I've mentioned a few times (O.K., maybe a dozen) that we are at a disadvantage when it comes to growing fruit and vegetables here in our corner of the southwest. Believe me, I've tried my best to grow things that have no business being in the desert. Moisture-free climates, triple-digit temps, and delicate basil leaves simply don't mix. Despite this fact, because I was determined to grow my own basil in efforts to lower my pesto product cost, a potted basil plant took up residence in our kitchen sink for several weeks. Because my ingenius solution made it difficult to rinse dishes and it looked really strange popping out of our sink, I finally gave in, tossed the plant, and started making my pesto out of the more reasonably priced bagged arugula from Trader Joe's. I also became optimistic when my tomato and pepper plants showed signs of surviving, but those too met their demise during the first scorcher of the season. I know, I need to let it go.

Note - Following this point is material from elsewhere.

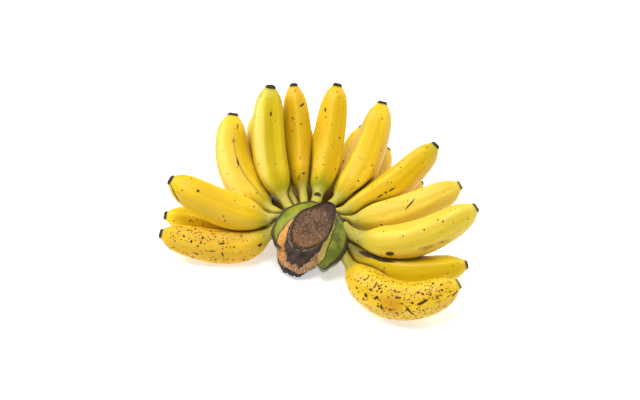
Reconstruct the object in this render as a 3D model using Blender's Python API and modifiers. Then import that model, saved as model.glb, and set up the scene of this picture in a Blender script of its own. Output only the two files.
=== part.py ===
"""A hand of lady finger bananas, lying on a table with its crown towards the front.

Nineteen fingers grow in two rows from one green crown. The crown is a horseshoe cushion
that wraps round the stump of the stalk, which is cut off aslant at the top and torn at
the bottom. Each finger is a loft from its round stem through its soft-ridged body to its
blunt dry tip. Fingers that touch are pressed flat against each other, as they grew.
"""
import math
from collections import namedtuple

import bmesh
import bpy
import numpy as np
from mathutils import Vector

MM = 0.001

# Gaps that touching pieces keep
CUT_GAP = 0.35 * MM
STUMP_GAP = 0.6 * MM
PRESS_GAP = 0.7 * MM

# The crown, whose axis leans towards the front
CROWN_CENTRE = np.array([-6.0, -32.0, 35.0]) * MM
CROWN_TILT = math.radians(27)
CROWN_RIGHT = np.array([1.0, 0.0, 0.0])
CROWN_BACK = np.array([0.0, math.cos(CROWN_TILT), math.sin(CROWN_TILT)])
CROWN_UP = np.array([0.0, -math.sin(CROWN_TILT), math.cos(CROWN_TILT)])

# The fingers' middles sag along an axis that leans less
FAN_TILT = math.radians(20)
FAN_UP = np.array([0.0, -math.sin(FAN_TILT), math.cos(FAN_TILT)])

# The crown's cushion from its top down to its underside: distance from the axis and height
# on it, in mm. The rim is the widest point.
CUSHION_STEPS = 48
CUSHION_OUTLINE = [(0, 7.5), (14, 7.0), (24, 4.4), (30, 1.4), (33.6, -1.2), (34.6, -3.5),
                   (34.2, -10), (32.6, -17), (30, -21.5), (26, -24), (0, -24)]

# The gap at the cushion's front, seen along its axis: distance from the axis in mm and angle
# round it in degrees. It has round shoulders on both sides of the stump.
OPENING_OUTLINE = [(0, 0), (26, 206), (31, 202), (34, 196), (40, 188), (70, 184), (70, 226),
                   (70, 268), (70, 312), (40, 306), (34, 298), (30, 291), (26, 286)]
OPENING_HEIGHT = 90.0 * MM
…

The one type of vegetation with which we have been given a big green thumbs up is our small but thriving collection of citrus trees in our backyard. These guys really seem to relish the hot and dry climate, and our crops of grapefruit, Valencia oranges, limes, and Meyer lemons grow more abundant each year. We used to think that we hit the jackpot (pardon the Vegas term) with a yield of ten lemons. This year, however, with projected numbers well into the 200s, I have already considered filling up a box and setting up my own little lemon stand on the corner. Considered, mind you. There's not a snowball's chance in Vegas that this will actually happen.

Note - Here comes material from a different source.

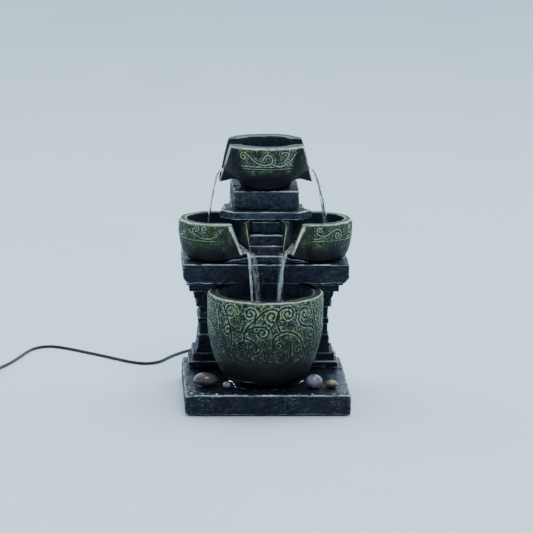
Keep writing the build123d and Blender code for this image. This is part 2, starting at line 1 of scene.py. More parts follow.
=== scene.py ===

What I have done over the past year is save all of my lemon recipe ideas in a little file, so that when the fruit is ripe, I will have plenty of good uses for it. Although the lemons are just starting to turn yellow, and they still need another few weeks on the tree, I dipped into the file for last nights dinner, so I could start to use up my bottled lemon juice, which I figured I wouldn't need for awhile. I've made this recipe many times, and for the small amount of effort involved, it is always very well received. The simple lemon-thyme marinade keeps the chicken moist, and the tart acidity is a nice contrast the the sweet and spicy satay sauce. This is great to serve at parties or as a light meal (replace those chicken fingers!) Here are my extra tips for these Asian-inspired appetizers:
- The chicken really does require the entire 6 hours, preferably longer, to marinate and achieve a lemony flavor. The lemon is too subtle if the marinating time is shorter.
- This chicken would also be wonderful served over a summery salad, with colorful peppers, blanched sugar snap peas, or asparagus tips. Make a light lemony vinaigrette to serve over the salad.

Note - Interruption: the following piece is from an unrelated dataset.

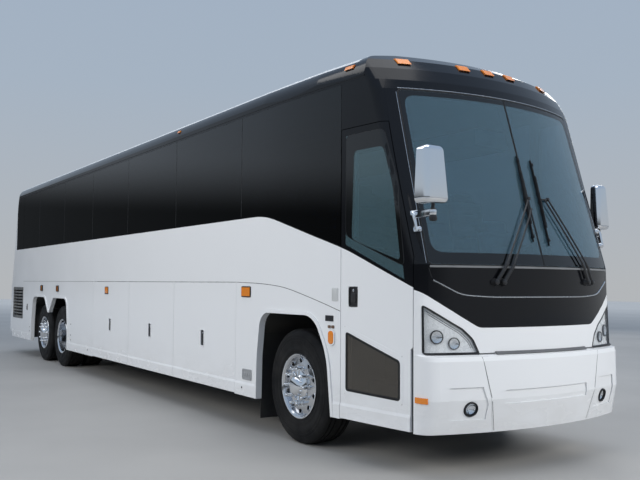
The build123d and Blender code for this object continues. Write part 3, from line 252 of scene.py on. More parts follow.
only_mirrored = maths(world, "MULTIPLY", maths(world, "MULTIPLY", *screen), not_straight)
backdrop = world.node_tree.nodes["Background"]
wall = mix_colours(world, only_mirrored, sky.outputs["Color"], SCREEN_COLOUR)
world.node_tree.links.new(wall, backdrop.inputs["Color"])
backdrop.inputs["Strength"].default_value = WALL_STRENGTH

# name, place, aim, width, height, power
softboxes = [
    ("overhead", (2, -3, 11), (0, 0, 1.5), 16, 7, 560),
    ("right_side", (4, -14, 7), (1, 0, 1.5), 12, 5, 930),
    ("front", (15, 3, 6), (5, 0, 1.5), 7, 4, 720),
    ("left_rear", (-9, 13, 8), (0, 0, 1.5), 12, 5, 750),
]
for name, place, aim, wide, tall, power in softboxes:
    lamp = bpy.data.lights.new(name, "AREA")
    lamp.shape = "RECTANGLE"
    lamp.size = wide
    lamp.size_y = tall
    lamp.energy = power
    lamp.color = LAMP_COLOUR
    holder = bpy.data.objects.new(name, lamp)
    holder.location = place
    holder.visible_glossy = name in ("overhead", "left_rear")
    holder.visible_transmission = False
    holder.rotation_euler = (Vector(aim) - Vector(place)).to_track_quat("-Z", "Y").to_euler()
    bpy.context.scene.collection.objects.link(holder)

# Underframe, axles, knuckles, engine and springs: welded steel in black chassis paint, dulled by road dust.
# The springs are moulded rubber bellows between the axle beams and the frame rails.
def dusty_finish(name, colour, roughness, dust, scale=5.0):
    """Dark finish with pale dust lying in patches and a fine cast surface."""
    material = shader_of(name)
    patches = spread(material, grain(material, scale, detail=6), 0.0, 1.0, 0.42, 0.72)
    set_tone(material, patches, (*colour, 1), (*dust, 1))
    set_gloss(material, scale * 2, roughness, roughness + 0.2)
    set_bump(material, grain(material, 90, detail=4), 0.25, 0.002)
    return material


def paint(material, *names):
    """Puts one material on each CAD node."""
    for name in names:
        nodes[name].data.materials.clear()
        nodes[name].data.materials.append(material)


chassis_paint = dusty_finish("chassis_paint", (0.022, 0.022, 0.024), 0.45, (0.09, 0.082, 0.07))
bellows_rubber = dusty_finish("bellows_rubber", (0.02, 0.02, 0.02), 0.7, (0.07, 0.065, 0.06))
liner_plastic = dusty_finish("liner_plastic", (0.016, 0.016, 0.017), 0.62, (0.05, 0.046, 0.04), 3.0)
paint(chassis_paint, "underframe", "engine_block", "front_axle", "drive_axle", "tag_axle")
paint(chassis_paint, "left_knuckle", "right_knuckle", "tie_rod")
paint(bellows_rubber, "air_springs")
paint(liner_plastic, "wheel_arch_liners")

# Floors and steps: plywood deck under dark ribbed rubber, with pale flecks in the rubber.
# The ribs run along the aisle, as pressed in the sheet.
RIB_PITCH = 0.02
floor_rubber = shader_of("floor_rubber", Roughness=0.6)
flecks = spread(floor_rubber, grain(floor_rubber, 260, detail=1), 0.0, 1.0, 0.62, 0.68)
set_tone(floor_rubber, flecks, (0.05, 0.052, 0.058, 1), (0.3, 0.3, 0.3, 1))
set_bump(floor_rubber, bands(floor_rubber, math.pi / (10 * RIB_PITCH), "Y"), 0.5, 0.002)
paint(floor_rubber, "passenger_floor", "entry_steps")

# Dashboard and overhead racks: grained mouldings, the dash near black and the racks pale grey.
# Each tone wanders a little, as on any large moulding.
def moulded(name, colour, roughness=0.5, pebble=700, depth=0.0006):
    """Grained plastic with slight changes of tone."""
    material = shader_of(name)
    tone = tuple(min(1, 1.25 * part + 0.004) for part in colour)
    patches = spread(material, grain(material, 4), 0.0, 1.0)
    set_tone(material, patches, (*colour, 1), (*tone, 1))
    set_gloss(material, 12, roughness - 0.07, roughness + 0.1)
    set_bump(material, grain(material, pebble, detail=1), 0.3, depth)
    return material


dash_plastic = moulded("dash_plastic", (0.025, 0.026, 0.028))
rack_plastic = moulded("rack_plastic", (0.32, 0.33, 0.34))
paint(dash_plastic, "dashboard")
paint(rack_plastic, "luggage_racks")

# Seats: foam pads sewn in a dark blue-grey moquette with piped channels, on moulded shells with steel legs.
# The driver's seat stands alone on its pedestal; the passengers' are joined in pairs, thirteen rows a side.
SEAT_WIDTH = 0.485
SEAT_LEAN = math.atan2(0.15, 0.70)
ROWS = 13
FRONT_ROW_X = 4.9075
ROW_PITCH = 0.82
AISLE_HALF = 0.19
CUSHION_HEIGHT = 0.45
DRIVER_X = 5.7175
DRIVER_CUSHION = 0.48
CHANNEL_DEEP = 0.014
CHANNEL_HALF = 0.016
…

- The fresh gingerroot may be replaced with 1 teaspoon of ground ginger. Mincing fresh gingerroot can sometimes prove to be a challenge. In addition to prolonging its shelf life, peeling and then freezing the gingerroot facilitates mincing or grating, so I just keep my supply in the freezer.
Lemon-Thyme Chicken Skewers with Asian Satay Sauce
For the chicken
¾ cup olive oil
2 teaspoons salt
1 teaspoon ground black pepper
1 tablespoon chopped fresh thyme leaves
½ teaspoon crushed red pepper
2 pounds boneless, skinless chicken breasts
For the satay dip
1 tablespoon dark sesame oil
1 tablespoon olive oil
1 cup finely diced red onion
3 cloves minced garlic
¼ teaspoon crushed red pepper
1 tablespoon minced fresh ginger root
2 tablespoons red wine vinegar
¼ cup brown sugar
2 tablespoons soy sauce
½ cup peanut butter, smooth or crunchy
¼ cup ketchup
2 tablespoons sherry
2 teaspoons lime juice
Prepare the chicken: In a large bowl, whisk together the lemon juice, olive oil, salt, pepper, thyme, and crushed red pepper. Add the chicken breasts, cover, and marinate in the refrigerator for 6 hours or overnight.
Prepare the satay sauce: In a medium saucepan set over medium heat, cook the sesame oil, olive oil, red onion, garlic, ginger, and crushed red pepper until the onion is transparent, 10-15 minutes. Whisk in the vinegar, brown sugar, soy sauce, peanut butter, ketchup, sherry, and lime juice. Cook the sauce for 2 more minutes and then set aside to cool slightly.
Grill the chicken: Heat a grill or a nonstick grillpan over medium-high heat. Cook the chicken breasts, turning once, until just cooked through, 12-15 minutes. Cool slightly and then cut on the bias in ½-inch thick slices. Skewer the chicken with wooden sticks and serve with the satay sauce.
This looks delicious! I may give it a go this weekend and I am brainstorming what to make for the in-laws when they come for dinner tomorrow.
Funny that you mention your plant growing troubles. Here is Atlanta I have no problem with basil and tomatoes, they are actually taking over my back yard. But a lemon tree would make my dreams come true. Our "winters", which are nothing compaired to those in my homeland of Wisconsin, are too harsh for fruit trees.
Great blog, I am really enjoying it. Happy Cooking!